I’m pretty sure the ice broke when 12 stone of clumsy woman fell through it but oh well… Maybe now I’m looking for a hand to hold onto and pull me out?

 

I got married. (In my dream)

Yes, a few nights ago I had a dream where I got married. I’ve had similar dreams but something was distinctly different about this one.

For starters, I wasn’t marrying a woman who I knew and had been lusting after in the waking away for years. The woman I married was one that I have never met before and, to be frank, wasn’t really my type of woman. She was bigger and bolder than what I normally go for and looking back on it I struggle to see how there was any chemistry.

But there was.

We had an American themed wedding, as she was American; complete with taxis ferrying us to and from the venue and a huge buffet laid on with traditional English favourites and American luxuries.

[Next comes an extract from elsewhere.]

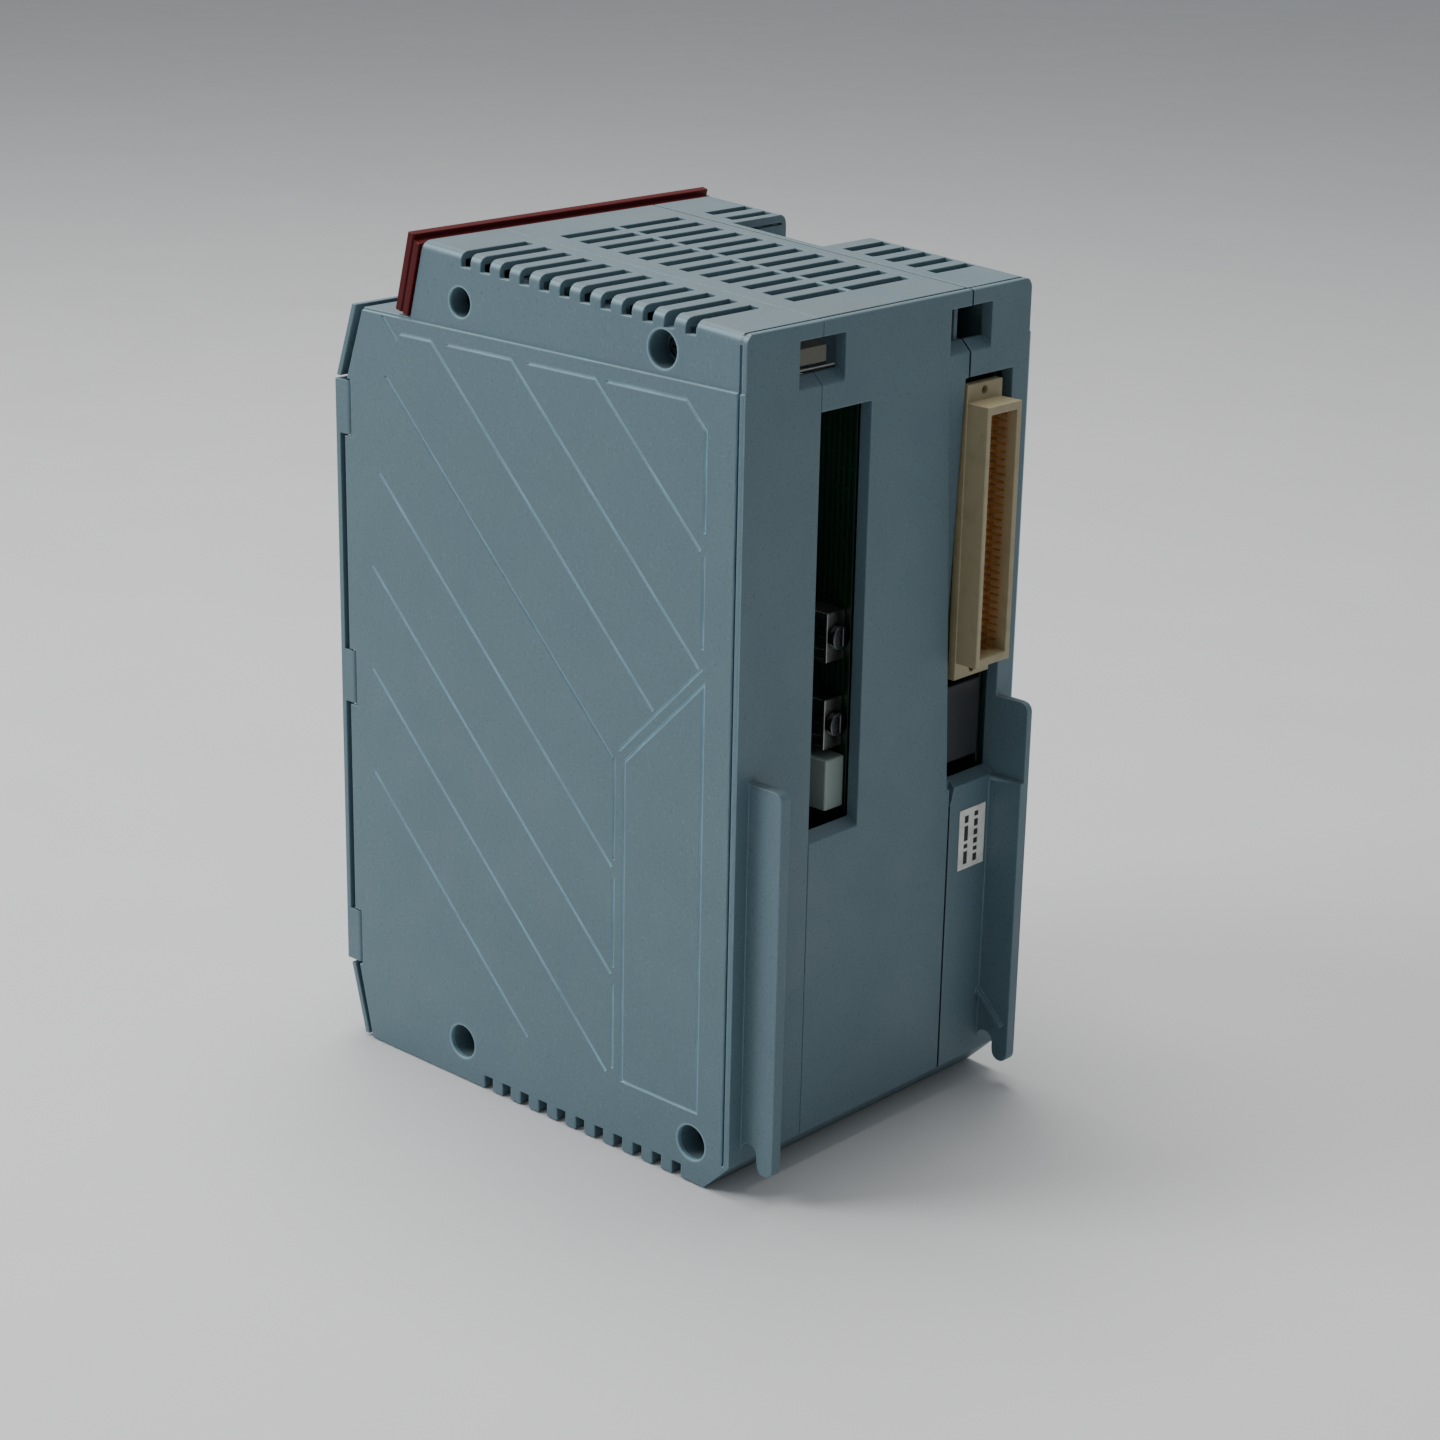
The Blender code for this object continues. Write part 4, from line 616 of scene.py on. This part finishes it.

We had our reception at a lovely manor house with acres of land and a permanent source of sun. I’d guess it was summer because all of our guests (who I remember interacting with quite clearly) were dressed in short dresses and casual shirts. There weren’t any massive fleecy jumpers and wooly scarves.

We then traveled to our evening party in a lovely yellow taxi.

She looked stunning in her blue dress and I was suitably suited and booted in a matching blue outfit.

The taxi journey to our party was the bit that stood out the most to me. I kissed her on the side of the head and we sat and grinned, taking our day in.

Once awake, it finally occurred to me that maybe I should broaden my horizons and stop looking for the same type of women in the same type of places. Maybe I’m missing out on someone because I’ve narrowed my search down so much.

As I’ve said before, I believe dreams are there to give you an indication on what you should be doing or thinking about when you’re awake and I think this was a subtle way for my brain to say “Hey, get out there a bit more and who knows you could be getting married in a few years…”

I’ve always enjoyed the thought that one day I’ll get married to the woman of my dreams and now that seems even more prominent.